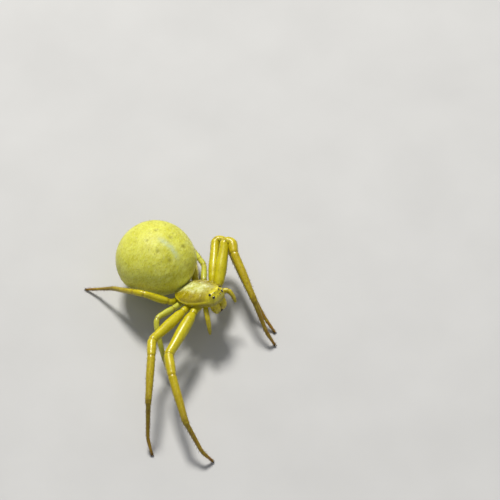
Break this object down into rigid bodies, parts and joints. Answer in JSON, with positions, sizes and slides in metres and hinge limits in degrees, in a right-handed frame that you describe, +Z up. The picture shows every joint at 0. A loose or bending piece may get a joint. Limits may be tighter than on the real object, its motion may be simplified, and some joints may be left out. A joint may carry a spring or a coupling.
{
  "type": "crab spider",
  "caption": "Yellow crab spider with a round abdomen and long front legs held forward, standing on its feet as a still life-size model.",
  "frame": {"origin": "on the floor under the middle of the spider's bounding box", "axes": "+Z up, the spider faces -Y, its left side is +X"},
  "size_m": [0.0178, 0.017, 0.0056],
  "materials": {
    "leg_skin": "translucent lemon yellow, glossy, with fine dark bristle dots",
    "body_skin": "olive yellow, glossy, paler on top",
    "abdomen_skin": "greenish yellow, finely wrinkled, soft sheen",
    "eye": "glossy black"
  },
  "bodies": {
    "root": {"leg_1_right_coxa": "leg_skin", "leg_1_right_femur": "leg_skin", "leg_1_right_patella": "leg_skin", "leg_1_right_tibia": "leg_skin", "leg_1_right_foot": "leg_skin", "leg_1_left_coxa": "leg_skin", "leg_1_left_femur": "leg_skin", "leg_1_left_patella": "leg_skin", "leg_1_left_tibia": "leg_skin", "leg_1_left_foot": "leg_skin", "leg_2_right_coxa": "leg_skin", "leg_2_right_femur": "leg_skin", "leg_2_right_patella": "leg_skin", "leg_2_right_tibia": "leg_skin", "leg_2_right_foot": "leg_skin", "leg_2_left_coxa": "leg_skin", "leg_2_left_femur": "leg_skin", "leg_2_left_patella": "leg_skin", "leg_2_left_tibia": "leg_skin", "leg_2_left_foot": "leg_skin", "leg_3_right_coxa": "leg_skin", "leg_3_right_femur": "leg_skin", "leg_3_right_patella": "leg_skin", "leg_3_right_tibia": "leg_skin", "leg_3_right_foot": "leg_skin", "leg_3_left_coxa": "leg_skin", "leg_3_left_femur": "leg_skin", "leg_3_left_patella": "leg_skin", "leg_3_left_tibia": "leg_skin", "leg_3_left_foot": "leg_skin", "leg_4_right_coxa": "leg_skin", "leg_4_right_femur": "leg_skin", "leg_4_right_patella": "leg_skin", "leg_4_right_tibia": "leg_skin", "leg_4_right_foot": "leg_skin", "leg_4_left_coxa": "leg_skin", "leg_4_left_femur": "leg_skin", "leg_4_left_patella": "leg_skin", "leg_4_left_tibia": "leg_skin", "leg_4_left_foot": "leg_skin", "prosoma": "body_skin", "abdomen": "abdomen_skin", "spinnerets": "abdomen_skin", "chelicera_left": "body_skin", "palp_left": "leg_skin", "eye_front_middle_left": "eye", "eye_front_outer_left": "eye", "eye_rear_middle_left": "eye", "eye_rear_outer_left": "eye", "chelicera_right": "body_skin", "palp_right": "leg_skin", "eye_front_middle_right": "eye", "eye_front_outer_right": "eye", "eye_rear_middle_right": "eye", "eye_rear_outer_right": "eye"}
  },
  "joints": []
}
···
Your goal: Locate all lines in the listing above with the word "joints". Copy them.

Solution for this problem:
Break this object down into rigid bodies, parts and joints. Answer in JSON, with positions, sizes and slides in metres and hinge limits in degrees, in a right-handed frame that you describe, +Z up. The picture shows every joint at 0. A loose or bending piece may get a joint. Limits may be tighter than on the real object, its motion may be simplified, and some joints may be left out. A joint may carry a spring or a coupling.
  "joints": []